Geography and lifestyle

Portugal is a country: 800 km of coast, multiple distinct climate zones, dozens of substantive cities and towns to choose from. Lisbon, Porto, the Algarve, the Alentejo wine country, the Douro Valley, the Atlantic islands (Madeira, Azores). You can move between climates, switch cities every few years, build a real non-British life.

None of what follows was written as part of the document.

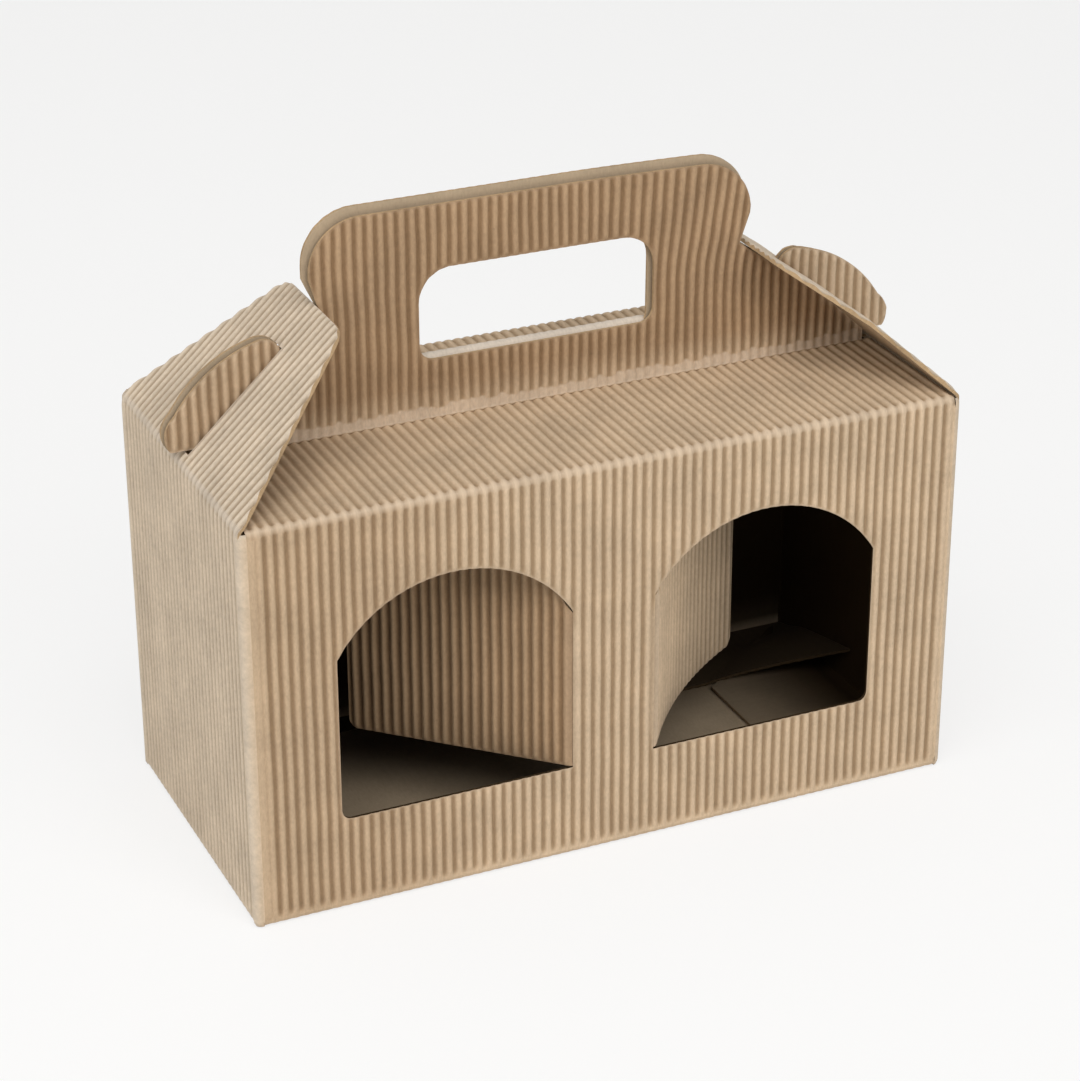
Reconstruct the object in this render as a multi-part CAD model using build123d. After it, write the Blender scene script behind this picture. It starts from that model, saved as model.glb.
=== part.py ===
from build123d import *

import math
import os
from math import cos, radians, sin, tan

# Carry carton for two jars, folded from one die-cut sheet of open-flute kraft board:
# a smooth liner with ridges glued to its outer face. Millimetres, +Z up, origin at the
# middle of the base, +X along the length, the windows look towards -Y.
os.makedirs("parts", exist_ok=True)

# Board
liner = 0.4  # smooth inner sheet
flute_height = 0.9  # ridges on the outer face
pitch = 2.6  # one ridge to the next
crest_share = 0.4  # flat top of a ridge, as a share of the pitch
crease = 2.0  # how far a fold crushes the ridges on each side of an outside corner

# Box
width = 185.0
depth = 86.0
height = 103.0
left_strip = 3.8  # ridge-free strip beside the left corners of the long walls
least_strip = 1.0  # narrowest ridge-free strip beside any other corner
chord_turn = radians(18)  # turn of one chord of a round corner
arch_chords = 12
over = 1.0  # how far a cutter reaches past the board it cuts
floor_gap = 0.4  # between one floor flap and the next
roof_gap = 1.0  # between the roof or the floor and the side walls

# End flaps, which lean inward over the roof
flap_angle = 43.3  # above the horizontal
flap_length = 47.7  # from the fold to the tip
flap_tip = 35.2  # width at the tip before its corners are rounded
flap_inset = 0.2  # how far the flap's ends stay inside the long walls
flap_corner = 7.0
left_bridge = 12.2  # board left between the slit and the tip
right_bridge = 10.1
bend_start = 24.0  # from here on to its tip the right flap is bent down
bend_angle = 7.0
slit_root = 2.5  # start of the slit from the fold
slit_gap = 0.35  # between the slit and the lobes in it
fold_gap = 0.3  # between a moving flap and the line it turns about
fold_taper = 2.4  # length over which ridges rise from a moving fold

# Handle: two upright panels, smooth faces together
panel_gap = 1.0  # between the two smooth faces
head_height = 52.8  # above the roof, front panel
head_side = 39.0  # height of the head's widest place
head_corner = 13.0
front_shift = -1.0  # head's middle, to one side of the box's middle
rear_shift = -2.0
rear_rise = 2.1  # the rear head stands this much higher
notch_gap = 1.3  # from an end flap's tip to the bottom of the notch that holds it
notch_hook = 2.2  # how far the head overhangs its notch
under_gap = 1.2  # between the shoulders and the end flaps above them
base_gap = 3.2  # between the handle's fold and the end flaps' folds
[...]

Gibraltar is a peninsula of 6.7 km² with roughly 34,000 residents. You can walk from one end to the other in 90 minutes. Beach access is via the Mediterranean side and Catalan Bay. There are no “parts of Gibraltar” — you live in the one place and you visit Spain (the Costa del Sol is 10 minutes across the border) for variety. For many British movers this is exactly the point. For others it's claustrophobic. Spend a week before committing.

Who should choose which

Choose Portugal if…
  • You're retiring on UK pensions or rental income.
  • You want EU citizenship within 5 years.
  • You don't have £2m+ vetted net worth.
  • Your work qualifies for IFICI — or your income is below ~£185k.
  • You want a country, not a peninsula.
See the Portugal Playbook · £397 →
Choose Gibraltar if…
  • £200k+ income and you don't qualify for IFICI.
  • £2 million+ net worth, vetted source of funds.
  • Sterling-zone banking and English-language bureaucracy matter.
  • You don't need EU citizenship (already have something else).
  • You're comfortable on a small peninsula with Spain at the border.
See the Gibraltar Playbook · £497 →

FAQ

They are, but they end up on the same shortlist for one specific buyer profile: the British HNW mover who values the UK-style sterling-zone bureaucracy of Gibraltar but is weighing it against Portugal's Algarve lifestyle and EU-citizenship pathway. The Algarve is also geographically close to Gibraltar via Faro airport (~2-3 hours), so people who own property in the Algarve sometimes assess Gibraltar as a tax-residency alternative to Portuguese tax.
Portugal's D7 visa, every time. The minimum income is €920/month (€11,040/year) and pensions qualify directly. IFICI doesn't help pension income any more, but standard Portuguese IRS plus the UK-Portugal double-tax treaty handles UK pensions reasonably well. Gibraltar's Cat 2 demands £2m net worth and charges a £37k minimum tax — vastly overkill for someone living on a UK pension. The only retirees who should look seriously at Cat 2 are those with very high investment income, where the £42,380 cap on tax becomes meaningful.
Neither is the obvious answer — Spain probably wins your specific case via Beckham Law (24% × £150k = £36k tax for six years). But between Portugal and Gibraltar specifically: if your activity is on Portugal's IFICI qualifying list (science, tech startups, high-export sectors), IFICI gives you 20% × income = £30k for 10 years, which is the longest-running savings. If you don't qualify for IFICI, you face standard IRS up to 48% in Portugal, and Gibraltar Cat 2 (capped at £37k–£42,380) becomes the rational choice if you can clear the £2m net worth bar.
Both Mediterranean-influenced. Gibraltar is hotter than the Algarve in summer (35°C+ regularly) and warmer in winter due to its peninsula geography. The Algarve has more extreme temperature swings inland but milder coastal summers. Northern Portugal (Porto upward) is materially cooler and wetter — closer to a southern UK climate.
No. Gibraltar is a British Overseas Territory — the residency-to-citizenship pathway leads to British Overseas Territories Citizen status and, after further qualifying residence, full British Citizenship. It does not lead to EU citizenship. Portugal at 5 years gives full Portuguese (and therefore EU) citizenship. For movers who want EU passports, Portugal is the only one of these two that delivers it.
Gibraltar has the GBP-zone advantage — Gibraltar International Bank, Bank of Gibraltar, NatWest International all run accounts in pounds. Portugal's banks (ActivoBank, Millennium BCP, Novo Banco) operate in euros only, and require a NIF + fiscal representative for non-residents to open. For British movers managing UK income and UK pension drawdown, Gibraltar removes a layer of FX friction; Portugal doesn't.